## Your instructions
Copy out exactly the lines from the first line of the material below through the line containing "hex_wall = 2.275", and nothing beyond them.

## Excerpted data
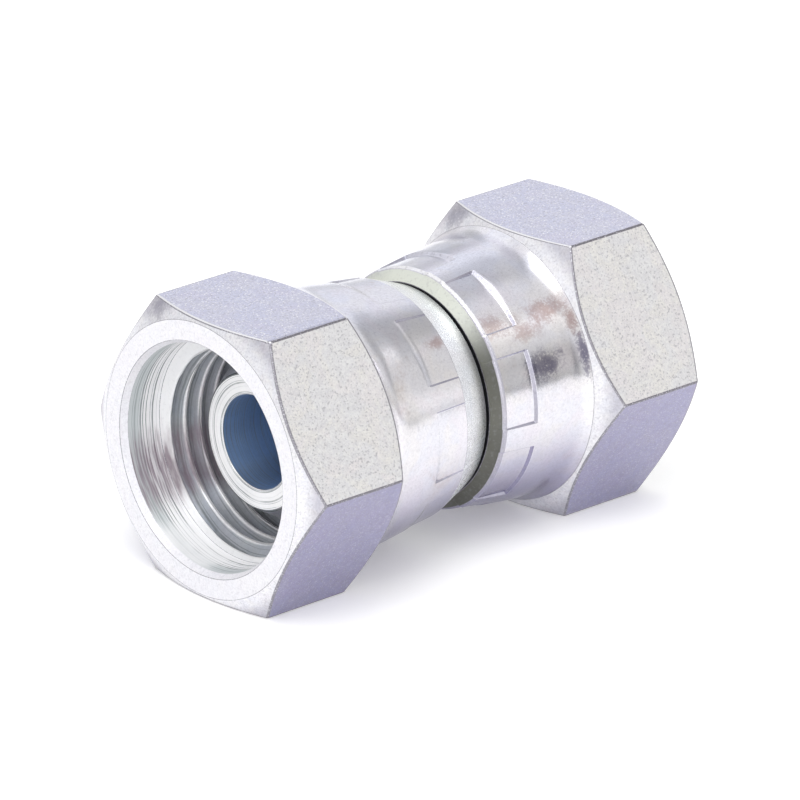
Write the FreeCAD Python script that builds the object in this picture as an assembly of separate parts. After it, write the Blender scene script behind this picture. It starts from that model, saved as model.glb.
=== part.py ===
"""Female threaded connector: two swivel nuts crimped onto one turned tube, for a straight joint.

Each nut screws onto a male adapter and pulls the tube's 60 degree cone nose into its seat.
Frame: the origin is the middle of the tube's axis, +X runs along the axis towards the right
nut, +Z is up, and each nut lies on a flat of its hexagon. Millimetres and degrees.

Stations along the axis are counted from the middle of the tube outwards. Both nuts are drawn
as they lie at the right end, and the left one is then turned round about Z. Their crimped lips
meet at a seam that lies beside the middle, so the left nut has the longer lip.
"""
import FreeCAD
import Part

import math
import os

# Pipe thread G 1/2 that the nuts are tapped with
thread_minor_diameter = 18.631
thread_length = 7.4

# Centre tube, from the middle outwards
flow_bore_diameter = 9.0
neck_diameter = 19.0
neck_half_length = 3.0
collar_diameter = 21.5
collar_length = 6.95
collar_back_angle = 45.0
nose_base_length = 2.47
nose_tip_diameter = 13.0
nose_cone_angle = 60.0
nose_tip_chamfer = 0.2
flow_bore_chamfer = 0.25

# Fits between the tube and the nuts
collar_clearance = 0.07
neck_clearance = 0.08
nose_clearance = 0.3155
lip_float = 0.25
thread_runout = 1.0
nut_gap = 0.3
seam_offset = 1.4

# Swivel nut, mouth and thread: each step outwards from the thread to the flats is a depth or wall
lead_in_step = 1.5345
lead_in_length = 3.8
thread_entry_length = 0.5
mouth_chamfer_depth = 0.375
mouth_chamfer_length = 0.7
hex_wall = 2.275

# Swivel nut, hexagon: each end face or shoulder stands in from the flats by its setback
front_setback = 0.35
front_chamfer_angle = 30.0
rear_setback = 0.35
rear_chamfer_angle = 35.0
hex_length = 12.2

# Swivel nut, outside of the skirt: walls over the bore that the collar runs in
skirt_root_wall = 1.78
skirt_root_rise = 0.9
crimped_wall = 0.88
crimp_edge_station = 2.35
lip_end_wall = 0.77
lip_chamfer = 0.2

# Die imprints round the crimped end of the skirt
imprint_count = 8
imprint_width_angle = 33.0
imprint_length = 3.4
imprint_floor_wall = 0.78
imprint_run_out = 0.45
left_imprint_turn = 44.6
right_imprint_turn = 31.3

# How far cutting shapes reach past what they cut
cutting_margin = 1.0

AXIS_POINT = FreeCAD.Vector(0, 0, 0)
AXIS = FreeCAD.Vector(1, 0, 0)


def cone_length(large_diameter, small_diameter, angle_to_axis):
    """Length along the axis of a cone between two diameters."""
    return (large_diameter - small_diameter) / 2 / math.tan(math.radians(angle_to_axis))


# Diameters and stations that follow from the sizes above
nose_base_diameter = thread_minor_diameter - 2 * nose_clearance
lead_in_diameter = thread_minor_diameter + 2 * lead_in_step
mouth_diameter = lead_in_diameter + 2 * mouth_chamfer_depth
hex_across_flats = mouth_diameter + 2 * hex_wall
rear_bore_diameter = collar_diameter + 2 * collar_clearance
lip_diameter = neck_diameter + 2 * neck_clearance

collar_back_cone = cone_length(collar_diameter, neck_diameter, collar_back_angle)
collar_back = neck_half_length + collar_back_cone
collar_front = collar_back + collar_length
nose_base = collar_front + nose_base_length
nose_tip = nose_base + cone_length(nose_base_diameter, nose_tip_diameter, nose_cone_angle / 2)

thread_back = collar_front + thread_runout
thread_front = thread_back + thread_length
lead_in_back = thread_front + thread_entry_length
lead_in_front = lead_in_back + lead_in_length
mouth_face = lead_in_front + mouth_chamfer_length
hex_back = mouth_face - hex_length
left_nut_end = nut_gap / 2 - seam_offset
right_nut_end = nut_gap / 2 + seam_offset


def profile_face(points):
    """Face in the XZ plane inside a run of (station, diameter) points."""
    corners = [FreeCAD.Vector(station, 0, diameter / 2) for station, diameter in points]
    return Part.Face(Part.makePolygon(corners + corners[:1]))


def turned(points):
    """Solid of revolution about the axis."""
    return profile_face(points).revolve(AXIS_POINT, AXIS, 360)


def make_centre_tube():
    """The turned tube: a cone nose and a collar at each end, a neck between, one bore through."""
    cone_at_chamfer = nose_tip_chamfer * math.tan(math.radians(nose_cone_angle / 2))
    nose_shoulder_diameter = nose_tip_diameter + 2 * cone_at_chamfer
    half = [
        (neck_half_length, neck_diameter),
        (collar_back, collar_diameter),
        (collar_front, collar_diameter),
        (collar_front, nose_base_diameter),
        (nose_base, nose_base_diameter),
        (nose_tip - nose_tip_chamfer, nose_shoulder_diameter),
        (nose_tip, nose_shoulder_diameter - 2 * nose_tip_chamfer),
        (nose_tip, flow_bore_diameter + 2 * flow_bore_chamfer),
        (nose_tip - flow_bore_chamfer, flow_bore_diameter),
    ]
    other_half = [(-station, diameter) for station, diameter in reversed(half)]
    return turned(half + other_half)


def nut_outside(nut_end):
    """Hexagon bar turned down to a chamfered hexagon with a round skirt behind it."""
    corner_diameter = 2 * hex_across_flats / math.sqrt(3)
    beyond_corner = corner_diameter + cutting_margin
    front_slope = 90 - front_chamfer_angle
    rear_slope = 90 - rear_chamfer_angle
    front_face_diameter = hex_across_flats - 2 * front_setback
    shoulder_diameter = hex_across_flats - 2 * rear_setback
    front_corner = mouth_face - cone_length(beyond_corner, front_face_diameter, front_slope)
    rear_ridge = hex_back - cone_length(hex_across_flats, shoulder_diameter, rear_slope)
    rear_corner = rear_ridge + cone_length(beyond_corner, shoulder_diameter, rear_slope)
    skirt_root = rear_ridge - skirt_root_rise
    lathe_shape = turned([
        (nut_end, 0),
        (nut_end, lip_diameter + 2 * lip_end_wall),
        (crimp_edge_station, rear_bore_diameter + 2 * crimped_wall),
        (skirt_root, rear_bore_diameter + 2 * skirt_root_wall),
        (rear_ridge, shoulder_diameter),
        (rear_corner, beyond_corner),
        (front_corner, beyond_corner),
        (mouth_face, front_face_diameter),
        (mouth_face, 0),
    ])
    corners = []
    for step in range(7):
        angle = math.radians(60 * step)
        across = corner_diameter / 2 * math.cos(angle)
        upward = corner_diameter / 2 * math.sin(angle)
        corners.append(FreeCAD.Vector(nut_end, across, upward))
    hexagon = Part.Face(Part.makePolygon(corners))
    bar = hexagon.extrude(AXIS * (mouth_face - nut_end))
    return bar.common(lathe_shape)


def nut_inside(nut_end):
    """The room inside the nut: mouth, lead-in bore, thread bore, rear bore and the crimped lip."""
    # the lip's cone follows the back of the collar, set off from it along the axis
    lip_cone = cone_length(rear_bore_diameter, lip_diameter, collar_back_angle)
    lip_front = neck_half_length - lip_float
    past_mouth = mouth_face + cutting_margin
    past_end = nut_end - cutting_margin
    return turned([
        (past_end, 0),
        (past_end, lip_diameter + 2 * lip_chamfer),
        (nut_end, lip_diameter + 2 * lip_chamfer),
        (nut_end + lip_chamfer, lip_diameter),
        (lip_front, lip_diameter),
        (lip_front + lip_cone, rear_bore_diameter),
        (thread_back, rear_bore_diameter),
        (thread_back, thread_minor_diameter),
        (thread_front, thread_minor_diameter),
        (lead_in_back, lead_in_diameter),
        (lead_in_front, lead_in_diameter),
        (mouth_face, mouth_diameter),
        (past_mouth, mouth_diameter),
        (past_mouth, 0),
    ])


def imprint_cutters(turn):
    """The room that the crimping dies press into the skirt, one sector for each die."""
    floor_diameter = rear_bore_diameter + 2 * imprint_floor_wall
    clear_of_skirt = rear_bore_diameter + 2 * (skirt_root_wall + cutting_margin)
    # the dies reach a little past the crimp edge, so the imprints are open towards the lip
    imprint_back = crimp_edge_station - imprint_run_out
    imprint_front = crimp_edge_station + imprint_length
    profile = profile_face([
        (imprint_back, floor_diameter),
        (imprint_back, clear_of_skirt),
        (imprint_front, clear_of_skirt),
        (imprint_front, floor_diameter),
    ])
    cutters = []
    for index in range(imprint_count):
        # the profile stands on +Z, which is a quarter turn on from +Y
        start = turn + index * 360 / imprint_count - imprint_width_angle / 2 - 90
        sector = profile.revolve(AXIS_POINT, AXIS, imprint_width_angle)
        sector.rotate(AXIS_POINT, AXIS, start)
        cutters.append(sector)
    return cutters


def make_swivel_nut(nut_end, imprint_turn):
    """One swivel nut, as it lies at the right end, with its lip drawn out to nut_end."""
    return nut_outside(nut_end).cut(nut_inside(nut_end)).cut(imprint_cutters(imprint_turn))


def one_solid(shape):
    """The single solid of a shape."""
    solid, = shape.Solids
    return solid


def main():
    centre_tube = make_centre_tube()
    right_nut = make_swivel_nut(right_nut_end, right_imprint_turn)
    left_nut = make_swivel_nut(left_nut_end, left_imprint_turn)
    left_nut.rotate(AXIS_POINT, FreeCAD.Vector(0, 0, 1), 180)
    os.makedirs("parts", exist_ok=True)
    one_solid(centre_tube).exportStep("parts/centre_tube.step")
    one_solid(left_nut).exportStep("parts/left_swivel_nut.step")
    one_solid(right_nut).exportStep("parts/right_swivel_nut.step")


main()
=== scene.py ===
"""Female threaded connector: two crimped swivel nuts on a turned tube, in plated steel.

Everything is in metres, in the frame of the CAD model: +X runs along the axis towards the right
nut, +Z is up, and the nuts lie on the floor on a flat of their hexagons. Each nut is drawn as it
lies at the right end, with stations counted outwards from the middle of the tube.
"""
import math
from collections import namedtuple
from functools import partial
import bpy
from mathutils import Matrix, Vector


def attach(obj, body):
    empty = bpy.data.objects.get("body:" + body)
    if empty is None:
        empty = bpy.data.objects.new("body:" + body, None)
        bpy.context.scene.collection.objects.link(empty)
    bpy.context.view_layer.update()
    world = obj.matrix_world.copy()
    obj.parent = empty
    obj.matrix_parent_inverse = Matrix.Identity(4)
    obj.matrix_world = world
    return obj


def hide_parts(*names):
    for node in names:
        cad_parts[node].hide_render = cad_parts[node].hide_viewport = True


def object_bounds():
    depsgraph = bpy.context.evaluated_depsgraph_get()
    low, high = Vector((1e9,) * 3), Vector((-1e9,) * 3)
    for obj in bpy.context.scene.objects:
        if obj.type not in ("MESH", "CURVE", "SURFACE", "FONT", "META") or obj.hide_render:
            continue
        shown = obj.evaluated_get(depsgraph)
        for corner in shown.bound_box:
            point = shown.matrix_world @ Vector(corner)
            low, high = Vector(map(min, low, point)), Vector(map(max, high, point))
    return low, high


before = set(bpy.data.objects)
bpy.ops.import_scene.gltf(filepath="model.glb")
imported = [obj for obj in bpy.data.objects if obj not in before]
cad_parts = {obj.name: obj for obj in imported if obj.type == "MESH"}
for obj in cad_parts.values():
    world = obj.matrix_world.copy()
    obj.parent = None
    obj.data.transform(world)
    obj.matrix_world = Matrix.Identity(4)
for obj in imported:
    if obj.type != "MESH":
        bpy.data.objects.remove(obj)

from types import SimpleNamespace

import bmesh
import bpy
import numpy as np
from bpy.props import FloatProperty, FloatVectorProperty, IntProperty, PointerProperty
from mathutils import Matrix, Vector

bl_info = {
    "name": "Female threaded connector",
    "version": (1, 0, 0),
    "blender": (4, 5, 0),
    "location": "View3D > Sidebar > Connector",
    "description": "Builds a plated swivel connector around its packed frame, with a studio stage",
    "category": "Object",
}

CAD_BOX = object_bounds()

SIDES = ("left", "right")

FULL_TURN = 2 * math.pi
# From one corner of a hexagon to the next
SIXTH = FULL_TURN / 6

# Shortest side that has a direction, reach of a weld, and shortest edge that is kept
SHORTEST_SIDE = 1e-9
WELD_REACH = 2e-7
SHORTEST_EDGE = 1e-7
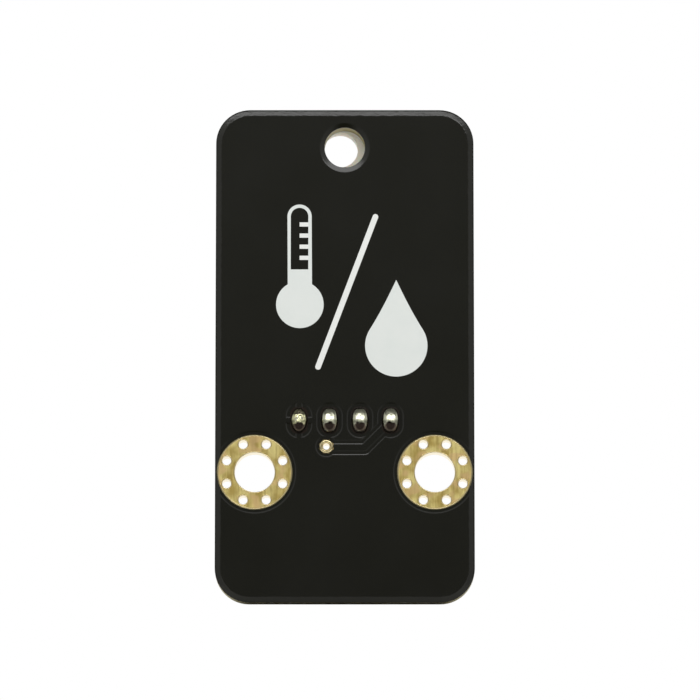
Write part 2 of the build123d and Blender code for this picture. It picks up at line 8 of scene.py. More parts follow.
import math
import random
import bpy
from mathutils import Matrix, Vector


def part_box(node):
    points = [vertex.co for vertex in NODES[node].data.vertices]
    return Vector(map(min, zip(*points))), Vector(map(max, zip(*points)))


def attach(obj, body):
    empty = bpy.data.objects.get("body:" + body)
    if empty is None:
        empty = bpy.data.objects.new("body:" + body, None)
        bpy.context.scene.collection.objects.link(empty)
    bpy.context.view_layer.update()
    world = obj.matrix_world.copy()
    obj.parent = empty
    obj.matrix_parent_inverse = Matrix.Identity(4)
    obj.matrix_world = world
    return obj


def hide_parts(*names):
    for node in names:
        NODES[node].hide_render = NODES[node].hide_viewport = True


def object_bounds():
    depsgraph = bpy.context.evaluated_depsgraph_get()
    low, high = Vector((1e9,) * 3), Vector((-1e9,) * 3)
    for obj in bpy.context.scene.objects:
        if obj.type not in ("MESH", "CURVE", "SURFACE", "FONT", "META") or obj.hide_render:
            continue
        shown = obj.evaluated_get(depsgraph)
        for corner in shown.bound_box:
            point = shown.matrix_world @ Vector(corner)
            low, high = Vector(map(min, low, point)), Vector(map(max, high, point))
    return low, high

## Exercise output
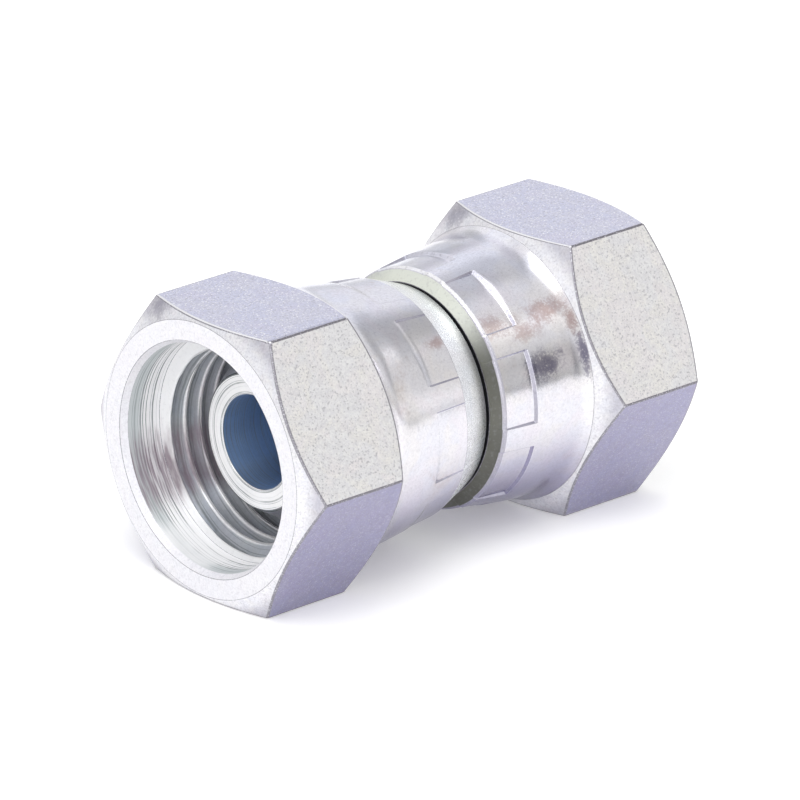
Write the FreeCAD Python script that builds the object in this picture as an assembly of separate parts. After it, write the Blender scene script behind this picture. It starts from that model, saved as model.glb.
=== part.py ===
"""Female threaded connector: two swivel nuts crimped onto one turned tube, for a straight joint.

Each nut screws onto a male adapter and pulls the tube's 60 degree cone nose into its seat.
Frame: the origin is the middle of the tube's axis, +X runs along the axis towards the right
nut, +Z is up, and each nut lies on a flat of its hexagon. Millimetres and degrees.

Stations along the axis are counted from the middle of the tube outwards. Both nuts are drawn
as they lie at the right end, and the left one is then turned round about Z. Their crimped lips
meet at a seam that lies beside the middle, so the left nut has the longer lip.
"""
import FreeCAD
import Part

import math
import os

# Pipe thread G 1/2 that the nuts are tapped with
thread_minor_diameter = 18.631
thread_length = 7.4

# Centre tube, from the middle outwards
flow_bore_diameter = 9.0
neck_diameter = 19.0
neck_half_length = 3.0
collar_diameter = 21.5
collar_length = 6.95
collar_back_angle = 45.0
nose_base_length = 2.47
nose_tip_diameter = 13.0
nose_cone_angle = 60.0
nose_tip_chamfer = 0.2
flow_bore_chamfer = 0.25

# Fits between the tube and the nuts
collar_clearance = 0.07
neck_clearance = 0.08
nose_clearance = 0.3155
lip_float = 0.25
thread_runout = 1.0
nut_gap = 0.3
seam_offset = 1.4

# Swivel nut, mouth and thread: each step outwards from the thread to the flats is a depth or wall
lead_in_step = 1.5345
lead_in_length = 3.8
thread_entry_length = 0.5
mouth_chamfer_depth = 0.375
mouth_chamfer_length = 0.7
hex_wall = 2.275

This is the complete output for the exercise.